Seine Truppe sei eine „gute Mischung", ein „perfektes Team aus Erfahrung und Neuem", beschrieb der Präsident seine Kollegen. Tatsächlich ist knapp die Hälfte bereits zum zweiten Mal dabei. Barroso zeigte sich bei einer Pressekonferenz vor seiner Abreise nach China überzeugt davon, dass diese Kommission nach den Anhörungen vor dem Europäischen Parlament im Jänner auch die Abstimmung klar überstehen werde. Fragen ob er angesichts der kommunistischen Vergangenheit zweier Kommissare nicht Probleme erwarte, verneinte er. Er habe mit allen Kandidaten gesprochen und geklärt, ob es irgendein Problem gäbe, das dem neuen Amt widerstrebe. Dies sei nicht der Fall.

Hatte Barroso in seiner ersten Amtszeit seit 2004 die Zuständigkeiten für die schwergewichtigen Ressorts - wie Wettbewerb, Wirtschaft/Währung oder Binnenmarkt - noch ganz auf die kleinen Länder verteilt, so entschied er sich diesmal für einen Mix (siehe Grafik nebenan). Auch dabei scheint er vor allem Rücksicht auf Ausgleich, auf Balance und möglichst große Unterstützung seitens der Regierungen, der Parteifamilien und der EU-Abgeordneten zu setzen - praktisch alle wichtigen Interessensgruppen finden sich wieder.

So ist es Barroso in der letzten Woche noch gelungen, insgesamt neun Frauen ins Team zubringen, nachdem es zwischenzeitlich so ausgesehen hatte, dass es nur vier oder fünf werden.
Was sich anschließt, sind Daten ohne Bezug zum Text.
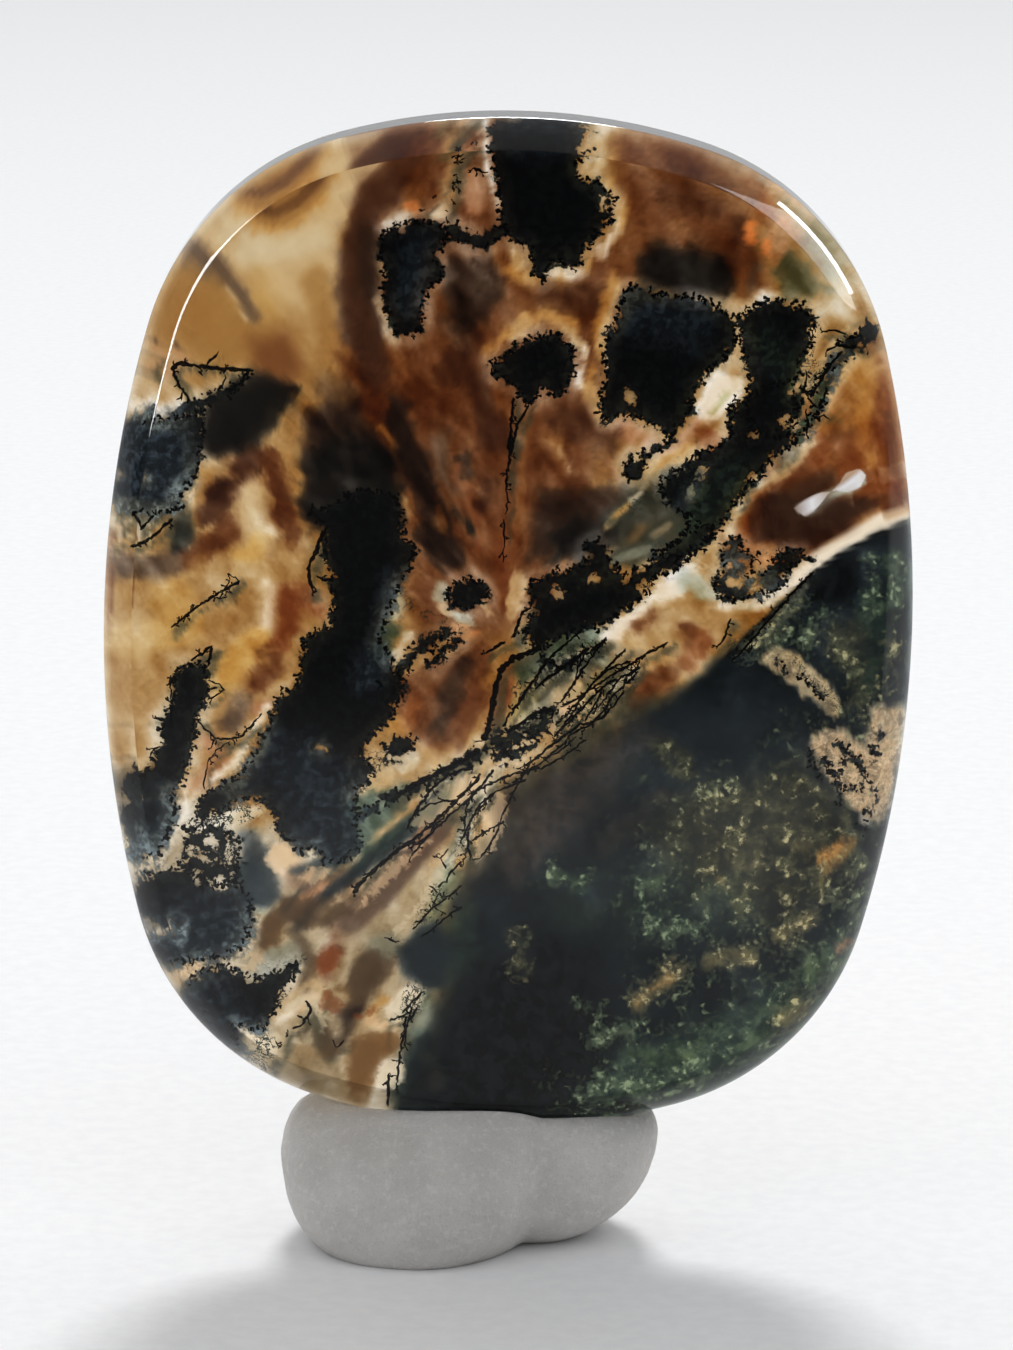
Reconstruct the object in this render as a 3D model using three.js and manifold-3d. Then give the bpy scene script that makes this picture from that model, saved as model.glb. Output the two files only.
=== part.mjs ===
import * as THREE from 'three';
import { LoftGeometry } from 'three/addons/geometries/LoftGeometry.js';
import { mergeVertices } from 'three/addons/utils/BufferGeometryUtils.js';
import Module from 'manifold-3d';

// A moss agate cabochon that stands on edge in a pinched lump of putty.
// Millimetres, +Z up. The origin is on the surface it stands on, below the middle of the stone,
// and the domed face of the stone looks along -Y.

// Stone
const stoneWidth = 31.5;
const stoneHeight = 40;
const sideRadius = 45; // the long sides, nearly straight
const endRadius = 25; // the top and bottom edges
const cornerRadius = 10.5;
const girdleDepth = 2.6; // the straight band round the edge
const shoulderInset = 1.15; // rounded front shoulder, across the face
const shoulderDepth = 1.2; // rounded front shoulder, along Y
const domeRise = 0.6; // the low dome inside the shoulder
const backBevel = 0.6;
const stoneLean = THREE.MathUtils.degToRad(1.25); // top towards +X
const stoneFoot = 4.7; // height of the stone's lowest point

// Putty
const grooveGap = 0.3; // room round the stone where it sits in the putty
// Flare is how much wider and less deep a lobe is at its top than halfway up, as a share
const lobes = [
	{
		centre: new THREE.Vector3(-3.1, 0, 2.2),
		radii: new THREE.Vector3(5.55, 5.8, 3.75),
		flare: new THREE.Vector2(0.2, -0.3),
		turn: THREE.MathUtils.degToRad(-15), // its right end nearer the viewer
	},
	{
		centre: new THREE.Vector3(1.1, 0.3, 2.6),
		radii: new THREE.Vector3(4.75, 4.1, 3.1),
		flare: new THREE.Vector2(0.3, 0),
		turn: 0,
	},
];
const lobeSquareness = { plan: 3.0, rise: 1.2, depth: 2.0, height: 2.2 };

// Steps along each stretch of a curve
const sideSteps = 14;
const cornerSteps = 12;
const endSteps = 14;
const shoulderSteps = 7;
const domeSteps = 5;
const lobeSteps = 36;

const mergeDistance = 1e-4;

const wasm = await Module();
wasm.setup();

function toSolid(geometry) {
	const plain = new THREE.BufferGeometry();
	plain.setAttribute('position', geometry.attributes.position);
	plain.setIndex(geometry.index);
	const merged = mergeVertices(plain, mergeDistance);
	return new wasm.Manifold(new wasm.Mesh({
		numProp: 3,
		vertProperties: new Float32Array(merged.attributes.position.array),
		triVerts: new Uint32Array(merged.index.array),
	}));
}

function toGeometry(solid) {
	const mesh = solid.getMesh();
	const geometry = new THREE.BufferGeometry();
	geometry.setAttribute('position', new THREE.BufferAttribute(new Float32Array(mesh.vertProperties), 3));
	geometry.setIndex(new THREE.BufferAttribute(new Uint32Array(mesh.triVerts), 1));
	geometry.computeVertexNormals();
	return geometry;
}

// The outline is eight arcs that meet with no corner: two sides, two ends and four corners.
// The centre of a corner arc is where it touches both a side arc and an end arc from inside.
const sideCentre = new THREE.Vector2(stoneWidth / 2 - sideRadius, 0);
const endCentre = new THREE.Vector2(0, stoneHeight / 2 - endRadius);
const cornerCentre = cornerArcCentre();

function cornerArcCentre() {
	const fromSide = sideRadius - cornerRadius;
	const fromEnd = endRadius - cornerRadius;
	const apart = sideCentre.distanceTo(endCentre);
	const along = (fromSide ** 2 - fromEnd ** 2 + apart ** 2) / (2 * apart);
	const across = Math.sqrt(fromSide ** 2 - along ** 2);
	const direction = endCentre.clone().sub(sideCentre).normalize();
	return sideCentre.clone()
		.addScaledVector(direction, along)
		.add(new THREE.Vector2(-direction.y, direction.x).multiplyScalar(across));
}

// Points of the outline, moved inwards by inset. Every inset gives points on the same normals.
function outline(inset) {
	const sideTurn = cornerCentre.clone().sub(sideCentre).angle();
	const endTurn = cornerCentre.clone().sub(endCentre).angle();
	const points = [];
	const addArc = (centre, radius, from, to, steps) => {
		const curve = new THREE.EllipseCurve(centre.x, centre.y, radius - inset, radius - inset, from, to);
		points.push(...curve.getPoints(steps).slice(0, -1));
	};
	const flip = (centre, x, y) => new THREE.Vector2(centre.x * x, centre.y * y);
	const half = Math.PI;
	addArc(sideCentre, sideRadius, -sideTurn, sideTurn, sideSteps);
	addArc(cornerCentre, cornerRadius, sideTurn, endTurn, cornerSteps);
	addArc(endCentre, endRadius, endTurn, half - endTurn, endSteps);
	addArc(flip(cornerCentre, -1, 1), cornerRadius, half - endTurn, half - sideTurn, cornerSteps);
	addArc(flip(sideCentre, -1, 1), sideRadius, half - sideTurn, half + sideTurn, sideSteps);
	addArc(flip(cornerCentre, -1, -1), cornerRadius, half + sideTurn, half + endTurn, cornerSteps);
	addArc(flip(endCentre, 1, -1), endRadius, half + endTurn, 2 * half - endTurn, endSteps);
	addArc(flip(cornerCentre, 1, -1), cornerRadius, 2 * half - endTurn, 2 * half - sideTurn, cornerSteps);
	return points;
}

// The stone as rings from the back to the top of the dome, grown all over by extra.
function stoneGeometry(extra = 0) {
	const shoulderStart = -girdleDepth / 2;
	const shoulderEnd = shoulderStart - shoulderDepth;
	const rings = [];
	const addRing = (inset, y, scale = 1) => {
		rings.push(outline(inset).map((point) => new THREE.Vector3(point.x * scale, y, point.y * scale)));
	};
	addRing(backBevel - extra, girdleDepth / 2 + backBevel + extra);
	addRing(-extra, girdleDepth / 2 + extra / 2);
	for (let step = 0; step <= shoulderSteps; step += 1) {
		const turn = step / shoulderSteps * Math.PI / 2;
		addRing(
			shoulderInset * (1 - Math.cos(turn)) - extra,
			shoulderStart - shoulderDepth * Math.sin(turn) - extra * Math.sin(turn),
		);
	}
	for (let step = 1; step <= domeSteps; step += 1) {
		const scale = 1 - step / (domeSteps + 0.25);
		addRing(shoulderInset - extra, shoulderEnd - extra - domeRise * (1 - scale ** 2), scale);
	}
	return new LoftGeometry(rings, { capStart: true, capEnd: true });
}

// One lobe of putty: a ball pulled to its radii, fuller at the top than at the foot.
function lobeGeometry({ centre, radii, flare, turn }) {
	const geometry = new THREE.SphereGeometry(1, lobeSteps, lobeSteps / 2);
	geometry.rotateX(Math.PI / 2);
	const position = geometry.attributes.position;
	const fuller = (value, squareness) => Math.sign(value) * Math.abs(value) ** (2 / squareness);
	for (let index = 0; index < position.count; index += 1) {
		const ball = new THREE.Vector3().fromBufferAttribute(position, index);
		const plan = lobeSquareness.plan + lobeSquareness.rise * ball.z;
		position.setXYZ(
			index,
			radii.x * (1 + flare.x * ball.z) * fuller(ball.x, plan),
			radii.y * (1 + flare.y * ball.z) * fuller(ball.y, lobeSquareness.depth),
			radii.z * fuller(ball.z, lobeSquareness.height),
		);
	}
	geometry.rotateZ(turn);
	geometry.translate(centre.x, centre.y, centre.z);
	return geometry;
}

function placeStone(object) {
	object.position.z = stoneFoot + stoneHeight / 2;
	object.rotation.y = stoneLean;
	object.updateMatrix();
	return object;
}

function makeCabochon() {
	const material = new THREE.MeshStandardMaterial({ color: 0x5b4030, roughness: 0.08, metalness: 0 });
	const mesh = placeStone(new THREE.Mesh(stoneGeometry(), material));
	mesh.name = 'cabochon';
	return mesh;
}

// The lobes are pressed together, flat where they meet the table, with a groove for the stone.
function makePuttyRest() {
	const grown = placeStone(new THREE.Mesh(stoneGeometry(grooveGap)));
	const groove = toSolid(grown.geometry.applyMatrix4(grown.matrix));
	const table = new THREE.BoxGeometry(stoneWidth, stoneWidth, stoneWidth);
	table.translate(0, 0, -stoneWidth / 2);
	const [left, right] = lobes.map((lobe) => toSolid(lobeGeometry(lobe)));
	const lump = left.add(right).subtract(toSolid(table)).subtract(groove);
	const material = new THREE.MeshStandardMaterial({ color: 0xa5a29e, roughness: 0.9, metalness: 0 });
	const mesh = new THREE.Mesh(toGeometry(lump), material);
	mesh.name = 'putty_rest';
	return mesh;
}

const part = new THREE.Group();
part.add(makeCabochon(), makePuttyRest());

export default part;
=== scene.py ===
import math

import bmesh
import bpy
import numpy as np
from mathutils import Matrix, Vector


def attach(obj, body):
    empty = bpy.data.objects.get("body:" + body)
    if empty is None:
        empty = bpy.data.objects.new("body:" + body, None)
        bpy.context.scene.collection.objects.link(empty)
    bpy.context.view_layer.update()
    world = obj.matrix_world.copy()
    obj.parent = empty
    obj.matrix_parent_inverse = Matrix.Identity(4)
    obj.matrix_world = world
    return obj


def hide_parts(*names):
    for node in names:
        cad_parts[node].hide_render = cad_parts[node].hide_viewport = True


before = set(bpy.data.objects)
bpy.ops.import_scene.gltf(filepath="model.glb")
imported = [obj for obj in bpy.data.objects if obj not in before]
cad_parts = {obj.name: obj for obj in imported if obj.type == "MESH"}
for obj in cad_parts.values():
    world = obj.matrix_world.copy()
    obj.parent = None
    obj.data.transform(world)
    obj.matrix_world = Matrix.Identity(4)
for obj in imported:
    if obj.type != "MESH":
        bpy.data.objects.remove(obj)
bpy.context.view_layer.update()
print("frame loaded", sorted(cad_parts))

mm = 0.001

# The layout of the pattern is written in the pixels of this view, columns then rows
view = {
    "columns": 1013,
    "rows": 1350,
    "pixelsPerMm": 25.46,
    "target": (-0.04, 0.0, 22.65),  # mm
    "distance": 220.0,  # mm
    "elevation": 11.5,  # degrees
    "roll": 0.45,  # degrees, clockwise in the picture
    "sensor": 36.0,
}

stone = {
    "width": 31.5,  # mm, as every length here
    "height": 40.0,
    "sideRadius": 45.0,
    "endRadius": 25.0,
    "cornerRadius": 10.5,
    "girdle": 2.6,
    "shoulderInset": 1.15,
    "shoulderDepth": 1.2,
    "shoulderFlatness": 1.28,  # 1 is a flat facet, 2 a round one
    "dome": 0.6,
    "backBevel": 0.6,
    "lean": 1.25,  # degrees
    "foot": 4.7,
    "around": 520,  # points round the outline
    "faceRings": 134,
    "backRings": 24,
    "bevelShares": (0.0, 0.06, 0.5, 0.94, 1.0),  # of the way over the back bevel
    "girdleShares": (0.04, 0.2, 0.4, 0.6, 0.8, 0.96),  # of the way over the girdle
    "shoulderRings": 14,
    "refraction": 1.54,
    "rimTint": (0.45, 0.45, 0.45, 1),  # how much the polish mirrors
    "backDepth": 0.3,  # less than the whole depth, where the back's pattern lies
    "thinRim": 0.42,  # how far in from the rim the colour is thinner
    "thinRings": 4,  # rings of the girdle that are as thin as the rim
    "rimColour": 0.3,  # share of the depth of colour that is left at the rim
    "rimMoss": 0.45,  # how far the moss draws back there
    "faceShare": 0.66,  # of the depth of colour, the rest is at the back
    "cloudedShare": 0.27,  # added in the clouded part
    "backMoss": (0.6, -0.45),  # slope and shift of the moss's edge at the back
    "fieldLimit": 2.5,
    "repeat": 24.0,  # view pixels, how far in the upper left shoulder looks
    "repeatTowards": (-0.62, -0.78),  # the upper left, in the view
}

stoneDepth = stone["girdle"] + stone["shoulderDepth"] + stone["dome"] + stone["backBevel"]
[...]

Und auch parteipolitisch hat er nachgelegt. Die Christdemokraten, die die EU-Wahlen im Juni deutlich gewonnen hatten, stellen knapp die Hälfte der Kommissionsmitglieder. Die Sozialdemokraten bekamen zwar nur sechs Sitze, besetzen aber mit Ashton eine der wichtigsten Positionen in Brüssel.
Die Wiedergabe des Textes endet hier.